Interdependence - Students will list ten ways in which the United States economy would be affected if the Arab countries cut off all trade with the United States.
Circular flow - Students will draw the circular flow diagram and explain the interrelated roles of households and businesses in the economy.
Competition - Students will survey their community to find the number of fast- food restaurants and the number of bicycle shops present. Based on the results of the survey, they will draw conclusions about which market is more competitive.
Public Goods - Students will explain why government instead of private industry usually provides police and fire protection and street and roads.
Taxes - Students will answer the following questions: If the national, state, and local governments had no power to tax, what goods and services would we have to do without? What foods and services might we have more of?
Resources - Using encyclopedia and textbooks, students will identify and classify the major resources in several countries and draw conclusions about what kind of resources are scarcer than others in those countries.

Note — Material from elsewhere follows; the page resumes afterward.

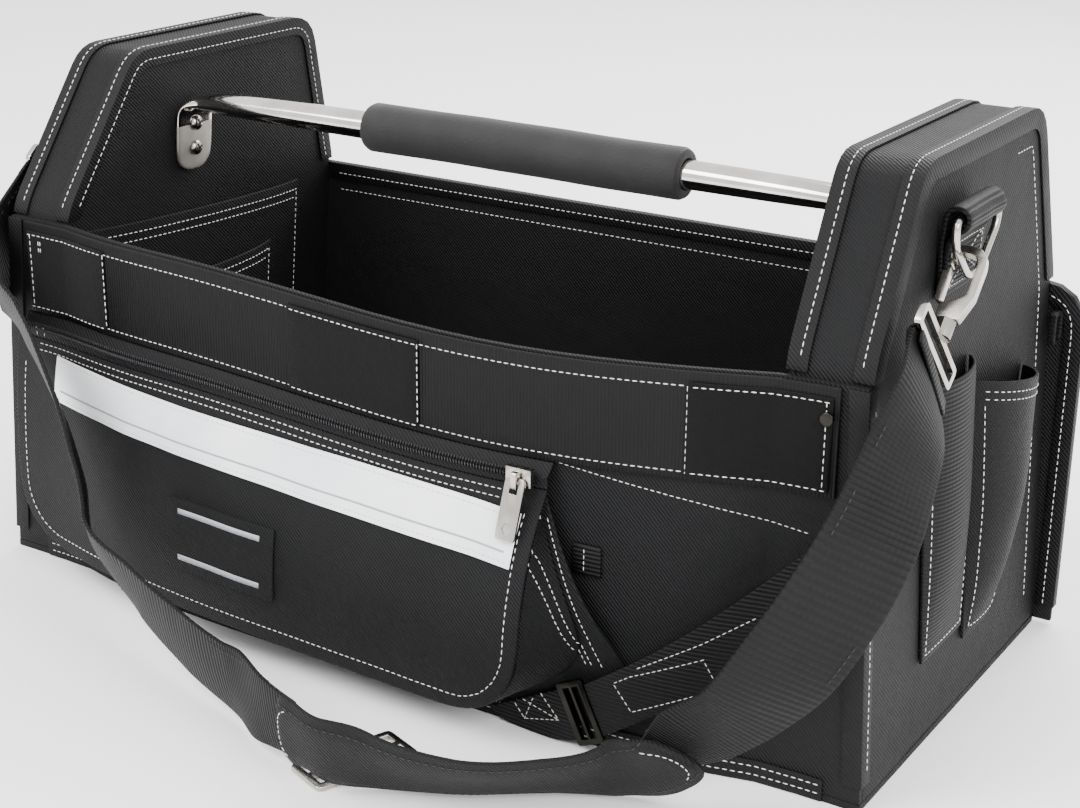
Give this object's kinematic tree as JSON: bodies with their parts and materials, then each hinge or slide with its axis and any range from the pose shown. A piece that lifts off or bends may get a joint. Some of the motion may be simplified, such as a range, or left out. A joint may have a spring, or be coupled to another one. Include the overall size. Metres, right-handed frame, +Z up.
{
  "type": "open top tool tote",
  "caption": "Open top tool tote of black twill with two tall padded ends, a tube handle with a foam grip, a zipped front pocket and a webbing shoulder strap.",
  "frame": {"origin": "middle of the underside of the base, on the floor", "axes": "+X along the length to the right, +Y to the back, +Z up"},
  "size_m": [0.5778, 0.3896, 0.2983],
  "materials": {
    "black_twill": "coarse polyester twill",
    "black_webbing": "ribbed webbing",
    "binding_tape": "grosgrain",
    "plush_patch": "loop fabric",
    "reflective_tape": "satin",
    "foam_grip": "closed cell foam",
    "chromed_tube": "polished",
    "nickel": "nickel plated"
  },
  "bodies": {
    "root": {"base_panel": "black_twill", "front_wall": "black_twill", "back_wall": "black_twill", "back_binding": "binding_tape", "base_binding": "binding_tape", "left_inner_panel": "black_twill", "left_outer_panel": "black_twill", "left_gusset": "black_twill", "left_inner_binding": "binding_tape", "left_outer_binding": "binding_tape", "left_corner_binding": "binding_tape", "right_inner_panel": "black_twill", "right_outer_panel": "black_twill", "right_gusset": "black_twill", "right_inner_binding": "binding_tape", "right_outer_binding": "binding_tape", "right_corner_binding": "binding_tape", "front_band": "black_webbing", "patch_left": "plush_patch", "patch_middle": "plush_patch", "patch_right": "plush_patch", "front_rivet": "nickel", "saw_sleeve_panel": "black_twill", "sleeve_tab": "black_webbing", "zip_pocket_panel": "black_twill", "zip_pocket_gusset": "black_twill", "zip_tape": "binding_tape", "zip_slider": "nickel", "reflective_stripe": "reflective_tape", "label_patch": "plush_patch", "saw_strap_anchor": "black_webbing", "saw_strap_ring": "nickel", "saw_strap": "black_webbing", "handle_tube": "chromed_tube", "left_screw_1": "nickel", "left_screw_2": "nickel", "right_screw_1": "nickel", "right_screw_2": "nickel", "handle_grip": "foam_grip", "left_d_ring": "nickel", "left_ring_tab": "black_webbing", "left_hook_body": "nickel", "left_hook_swivel": "nickel", "right_d_ring": "nickel", "right_ring_tab": "black_webbing", "right_hook_body": "nickel", "right_hook_swivel": "nickel", "shoulder_strap_left": "black_webbing", "strap_pad": "black_twill", "shoulder_strap_right": "black_webbing", "strap_slider": "nickel", "webbing_sleeve": "black_webbing", "rule_pocket": "black_twill", "inner_pocket_tall": "black_twill", "inner_pocket_low": "black_twill", "clip_loop": "black_webbing"},
    "zip_pull": {"zip_pull": "nickel"},
    "left_gate": {"left_hook_gate": "nickel"},
    "right_gate": {"right_hook_gate": "nickel"}
  },
  "joints": [
    {"name": "zip_pull_hinge", "type": "hinge", "parent": "root", "child": "zip_pull", "pos_m": [0.099, -0.15185, 0.13962], "axis": [-1, 0, 0], "range_deg": [0, 110]},
    {"name": "left_gate_hinge", "type": "hinge", "parent": "root", "child": "left_gate", "pos_m": [-0.26745, -0.05949, 0.23401], "axis": [0, -0.7071, 0.7071], "range_deg": [0, 20], "stiffness_Nm_per_rad": 0.02},
    {"name": "right_gate_hinge", "type": "hinge", "parent": "root", "child": "right_gate", "pos_m": [0.26809, -0.05949, 0.23401], "axis": [0, 0.7071, -0.7071], "range_deg": [0, 20], "stiffness_Nm_per_rad": 0.02}
  ]
}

Specialization - Students will cite the benefits of specialization in answering the following questions: The South American country of Ecuador could grow many agricultural products. However, the climate and territory is best suited for the production of coffee and bananas, which can be grown in few other countries. Is it in the best economic interest of the farmers of Ecuador to attempt to grow many crops or to specialize in coffee and bananas? Why?
Entrepreneurs - After a classroom visit by a local entrepreneur, students will write a short essay on the risk entrepreneur take and the motivation they have in undertaking these risks.